Simply interesting to me how, in different circumstances, a working mother can be viewed through much different lenses. Even in our own culture.
@Jill, congratulations on finishing your degree!
It may be difficult to pre-order as I live abroad, but I am interested in how others have navigated this path.
@Jill, I was just reminded of President Ballard’s recent (refreshing) Q&A in the Spring 2018 issue of the BYU Magazine:
“Question: As a woman, I sometimes feel guilty for pursuing an educational degree. How do I balance pursuing my education and preparing for marriage?
Church leaders have counseled young adults on this topic for some time. For example, President Gordon B. Hinckley said:
You must get all of the education that you possibly can. Life has become so complex and competitive.
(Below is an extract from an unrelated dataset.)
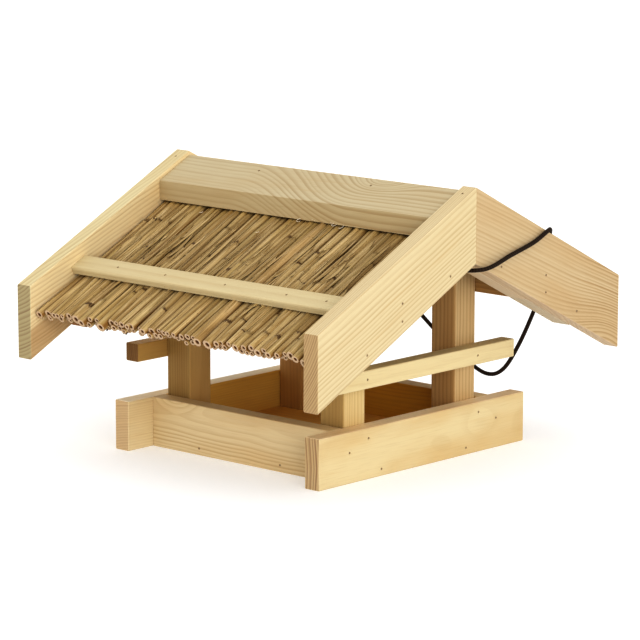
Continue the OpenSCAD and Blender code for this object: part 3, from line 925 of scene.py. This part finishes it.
def knot_lines():
    """The straight run through the knot, and the winding round it with its tails."""
    start, end = ROUTE[0], ROUTE[-1]
    axis = (end - start).normalized()
    side = axis.cross(OUT_BACK).normalized()
    up = side.cross(axis)
    reach = (end - start).length
    core = [start + axis * (reach * i / CORE_STEPS) for i in range(CORE_STEPS + 1)]
    turns = []
    first, last = KNOT_SPAN[0] * reach, KNOT_SPAN[1] * reach
    for i in range(KNOT_STEPS + 1):
        share = i / KNOT_STEPS
        angle = 2 * math.pi * (KNOT_TURNS * share + KNOT_START)
        turns.append(start + axis * (first + (last - first) * share)
                     + (side * math.cos(angle) + up * math.sin(angle)) * KNOT_WIND)

    def tail(place, way, lean):
        """Points from the winding's end outwards, which soon lie flat on the slope."""
        way = way.normalized()
        level = (way - up * way.dot(up) + axis * lean).normalized()
        return [place, place + way * 0.004, place + way * 0.005 + level * 0.005, place + level * KNOT_TAIL]

    head = smooth_path(tail(turns[0], turns[0] - turns[1], -0.9)[::-1], TAIL_STEPS)
    foot = smooth_path(tail(turns[-1], turns[-1] - turns[-2], 0.6), TAIL_STEPS)
    return core, head[:-1] + turns + foot[1:]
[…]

I echo President Hinckley’s advice: get as much education as possible and plan on being employed sometime in your life after college. At the same time, prepare for marriage and family. Some women will choose to work and raise a family. Others will need to work because that will be the only way to support themselves. Others may not need to be employed because their husband can support the family through his income. Some married women will become single through the early death of a spouse or because of divorce, so they will need the skills to support themselves and their children in such a situation.
My basic counsel is to not delay marriage because of educational goals. You can accomplish both with hard work, sacrifice, and planning; in fact, with a companion’s support, you can be even more successful.”
https://magazine.byu.edu/article/questions-and-answers/
@peterllc That’s a good point. I guess in your case you would have to wait and order the e-version in a few months. Thanks!
@peterllc I wanted to let you know that there is now a way to pre-order the book online in case you who might be interested: https://bit.ly/2MqC61V
This is good news! Thanks for the update!